Central extensions of groups of sections

TL;DR

This paper investigates when certain Lie algebra extensions, derived from invariant bilinear forms on the Lie algebra of a structure group, can be integrated into Lie group extensions, especially for non-connected and infinite-dimensional groups.

Contribution

It provides a complete characterization of integrable extensions for groups with finitely many components and offers general conditions for integrability in the context of Lie group bundles.

Findings

Complete characterization for finitely many components

Sufficient conditions for integrability based on group K data

Extension analysis applicable to infinite-dimensional groups

Abstract

If q : P -> M is a principal K-bundle over the compact manifold M, then any invariant symmetric V-valued bilinear form on the Lie algebra k of K defines a Lie algebra extension of the gauge algebra by a space of bundle-valued 1-forms modulo exact forms.
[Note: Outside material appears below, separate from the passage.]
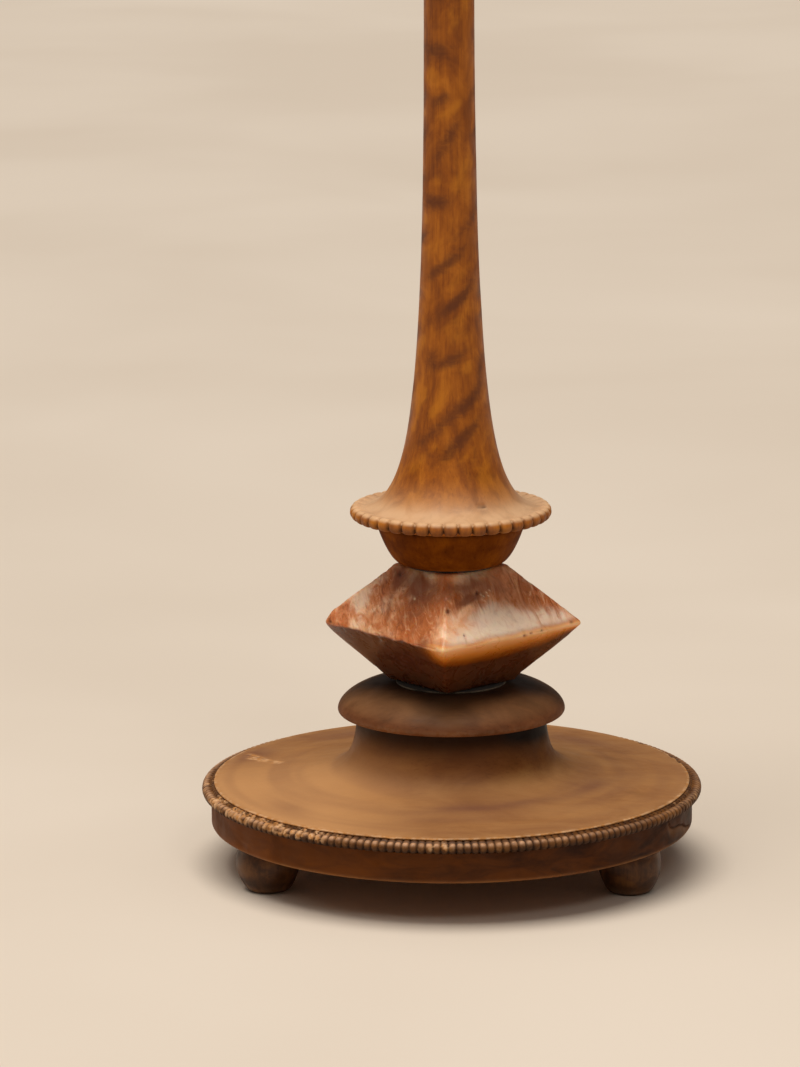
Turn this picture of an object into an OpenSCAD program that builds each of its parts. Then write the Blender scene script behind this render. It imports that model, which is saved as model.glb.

In the present paper we analyze the integrability of this extension to a Lie group extension for non-connected, possibly infinite-dimensional Lie groups K. If K has finitely many connected components we give a complete characterization of the integrable extensions. Our results on gauge groups are obtained by specialization of more general results on extensions of Lie groups of smooth sections of Lie group bundles. In this more general context we provide sufficient conditions for integrability in terms of data related only to the group K.